The BLS report highlighted what has been a remarkable series of years for all of greater Washington. While our population growth hasn't quite kept up with some of the sunbelt's most energetic boomtowns, the Washington region's job explosion has left all other challengers in the dust. No other area of the country has managed to keep up with the capital's employment growth since 1990, and the role of Washington's suburban counties cannot be overstated as part of that change.
As cores go, however, the old center and its challenger look quite a bit different. Fairfax County contains within its 400 square miles approximately 1 million people and 800,000 jobs. The old core, on the other hand (taken to contain the District, Arlington, and Alexandria) squeezes the same number of people and one third more jobs into a quarter of the area. Perhaps more telling, the old core is home to 54 Metro stations while Fairfax has a mere 6--even the completion of the planned Silver Line will add only 8 more to Fairfax's total. Commuting patterns reflect the infrastructure gap between the two hubs. Of those working in the District, only 8% come from outside the city and its inner suburbs (the border jurisdictions and Fairfax). Of those working in Fairfax County, by contrast, 22 percent come from exurban jurisdictions. Nearly 75 percent of metropolitan commuters from Loudoun and Prince William Counties go to work in Fairfax. Practically all of them drive.

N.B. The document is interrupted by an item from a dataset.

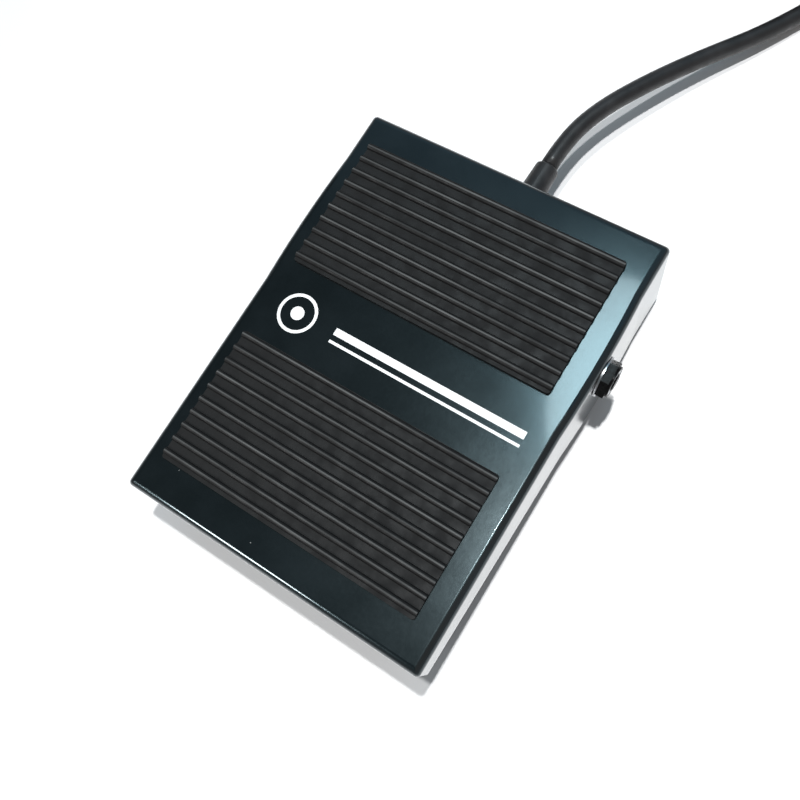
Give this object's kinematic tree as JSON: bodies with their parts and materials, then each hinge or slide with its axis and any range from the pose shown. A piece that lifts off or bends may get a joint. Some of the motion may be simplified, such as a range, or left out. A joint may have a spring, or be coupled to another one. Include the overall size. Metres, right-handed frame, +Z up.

Fairfax is working hard to overhaul its status as one large low density traffic jam. In addition to the reworking of Tyson's Corner and the construction of the Silver Line, Fairfax has given the green light to the high density MetroWest project at the Vienna Metro station, and has begun to look at reinventing the land around the Springfield-Franconia station as another dense hub. While other suburban counties (including Montgomery County, perhaps Fairfax's main rival as a suburban jobs center) have decided to rein in new growth and development, Fairfax has committed itself to ploughing ahead full bore, recognizing that such a strategy will mean greater density and a change in the county's character.

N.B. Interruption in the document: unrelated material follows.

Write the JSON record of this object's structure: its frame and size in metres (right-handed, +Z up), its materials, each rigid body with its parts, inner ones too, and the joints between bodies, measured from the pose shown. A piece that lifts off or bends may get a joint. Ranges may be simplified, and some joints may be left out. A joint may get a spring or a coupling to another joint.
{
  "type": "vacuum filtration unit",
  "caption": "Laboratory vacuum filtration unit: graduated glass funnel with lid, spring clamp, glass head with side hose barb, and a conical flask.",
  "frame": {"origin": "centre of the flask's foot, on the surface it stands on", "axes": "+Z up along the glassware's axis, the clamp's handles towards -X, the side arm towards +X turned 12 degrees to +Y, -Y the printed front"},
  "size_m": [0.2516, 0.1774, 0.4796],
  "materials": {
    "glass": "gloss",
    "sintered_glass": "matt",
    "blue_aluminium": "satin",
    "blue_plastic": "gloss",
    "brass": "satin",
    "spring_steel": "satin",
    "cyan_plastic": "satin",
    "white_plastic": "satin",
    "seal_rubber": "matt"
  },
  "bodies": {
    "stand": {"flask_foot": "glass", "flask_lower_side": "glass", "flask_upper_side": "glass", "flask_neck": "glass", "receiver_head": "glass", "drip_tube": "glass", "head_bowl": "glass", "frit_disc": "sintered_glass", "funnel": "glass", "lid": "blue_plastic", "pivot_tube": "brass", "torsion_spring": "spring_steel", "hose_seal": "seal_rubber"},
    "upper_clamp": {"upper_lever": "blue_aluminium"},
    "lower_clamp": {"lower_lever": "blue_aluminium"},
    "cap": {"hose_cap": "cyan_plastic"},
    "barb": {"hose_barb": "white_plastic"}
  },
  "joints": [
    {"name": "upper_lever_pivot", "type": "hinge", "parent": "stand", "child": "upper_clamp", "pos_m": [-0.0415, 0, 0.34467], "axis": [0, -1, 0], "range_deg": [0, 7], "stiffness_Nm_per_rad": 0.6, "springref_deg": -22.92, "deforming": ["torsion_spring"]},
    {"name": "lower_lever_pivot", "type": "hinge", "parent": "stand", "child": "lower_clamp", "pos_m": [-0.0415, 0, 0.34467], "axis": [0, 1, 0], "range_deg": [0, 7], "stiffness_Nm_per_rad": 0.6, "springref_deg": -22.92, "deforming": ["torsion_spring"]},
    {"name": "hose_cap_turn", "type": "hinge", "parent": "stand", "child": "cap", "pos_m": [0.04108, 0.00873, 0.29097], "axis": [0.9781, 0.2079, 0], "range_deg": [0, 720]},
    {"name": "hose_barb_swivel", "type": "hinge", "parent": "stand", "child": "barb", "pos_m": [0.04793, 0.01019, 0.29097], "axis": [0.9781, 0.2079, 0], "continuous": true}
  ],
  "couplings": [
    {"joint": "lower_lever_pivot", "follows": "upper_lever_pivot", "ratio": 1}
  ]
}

But will it be enough? Fairfax is sure to continue adding jobs and people; it remains the county's official policy, and the federal government is happy to oblige them by continuing to shift large numbers of federal jobs outward. Yet Richmond lawmakers continue to demonstrate their inability to address current infrastructure needs, let alone those which are sure to arise in an environment of continued expansion. Officials battled for nearly a decade to make construction of the Silver Line a reality, and it will be almost a decade more before the extension is completed, assuming ambitious goals are met. Perhaps one day, a circumnavigating Purple Line will snake through Fairfax as well, but even that addition would leave the county woefully underserved by mass transit relative to the central city.
Photo by billadler.
Without drastic infrastructure improvements, continued job growth in the new employment core will mean soaring Fairfax home prices, greater pressure on existing roads and transit lines, and rapid sprawl. Plans in Loudoun and Prince William to restrict growth will only exacerbate outward movement of the city's boundaries, forcing new growth to leapfrog those counties into the wilds of Fauquier and Stafford, Jefferson and Spotsylvania.

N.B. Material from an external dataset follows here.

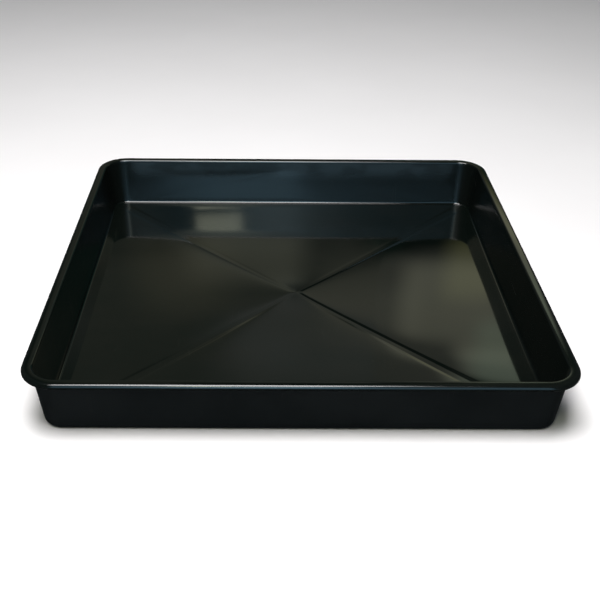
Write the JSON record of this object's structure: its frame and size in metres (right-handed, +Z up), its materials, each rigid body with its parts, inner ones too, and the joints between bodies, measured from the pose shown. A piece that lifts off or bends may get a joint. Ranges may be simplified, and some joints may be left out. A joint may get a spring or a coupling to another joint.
{
  "type": "oil drain pan",
  "caption": "Square, shallow plastic tray with a turned-down rim and an X pressed into its floor, stood under a vehicle to catch draining oil.",
  "frame": {"origin": "centre of the tray, on the surface it stands on", "axes": "+Z up out of the open mouth; +X and +Y across two neighbouring walls"},
  "size_m": [1, 1, 0.12],
  "materials": {
    "black_plastic": "glossy moulded surface with light scuffs"
  },
  "bodies": {
    "root": {"drain_pan": "black_plastic"}
  },
  "joints": []
}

The situation isn't hopeless. Fairfax County could work with the central jurisdictions and Maryland suburbs to coordinate planning and increase Metro's capacity. The region could focus on improving regional rail service, which is widly underutilized given current traffic problems. Options are available.
But the outlook for real progress isn't promising. If recent experience has taught us anything, it's that conditions must deteriorate significantly before local governments can be pressed to act. The best hope for the near term is that Fairfax will be forced to invest in itself to defend the ground it has won. That's certainly not the best way to plan for one's future, but without a sense of shared reponsibility for regional planning, that's about the best we can hope for.